I also broke out books on the Middle Ages and the Victorian era to look for recipes and methods of cooking. I was scheming about how I might cook a stew because word was this power outage was going to last probably until Friday night.

It sure caught me unprepared. At first I thought the power was out in just the neighbourhood, so I decided to drive to a mall in another part of town for lunch, hoping things would be fixed by the time I got back. But as I drove further and further, noticing stoplights off at greater and greater distances, I kept driving, thinking I could get ahead of it. I stopped in a shopping centre around 30 miles from home where none of the stores were letting people use the bathroom and it wasn't until I got to the Denny's across the street that I was able to talk someone into letting me pee.

Traffic was nuts, of course. It took forever to get anywhere, and I had only half a tank of gas and a one dollar bill--it wasn't like I could use an ATM. All the businesses were closed except for the independent, foreign restaurants. Places that weren't run by teenagers crippled without cash registers. It really is a shame I didn't have more cash and it was a long time before I got lunch, but I can't complain as I know this has to have been a lot worse for a lot of other people. In case you haven't read about it, the power went out in large parts of Arizona, southern California, and northern Mexico. I'll be very surprised if I hear there weren't fatalities.

Of course, I didn't hear about the extent of the power outage until my mother finally got through to me on my cell phone when I was on the freeway heading north--cell phones had been unreliable all day. I was trying to get to north county, fifty or so miles away. I'd thought at first, "Maybe the power's out up there too." But I'd laughed at myself and thought, "Come on. That's paranoid thinking.

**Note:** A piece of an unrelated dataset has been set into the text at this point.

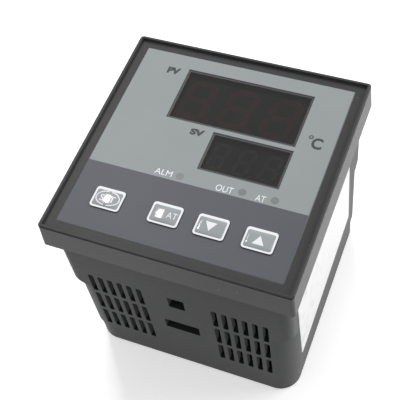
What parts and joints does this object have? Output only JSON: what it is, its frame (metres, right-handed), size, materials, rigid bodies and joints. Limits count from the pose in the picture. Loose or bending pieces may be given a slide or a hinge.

There's no way the power could be out all the way up there." It wasn't until I got home that I remembered the more than hundred year old invention called "radio" that's installed in my automobile with which I may have been better informed of the scale of the problem. It really is lucky my mother got through on my phone, or I'd have been stuck.

They're saying now it was a guy switching out a faulty piece of equipment in Arizona that caused it. Which sounds just a little wacky, if you ask me. How can that cause so many independent power grids to all go out simultaneously? I'm hardly an expert, I'm not even an interested layman, but I can't help thinking there was more to this.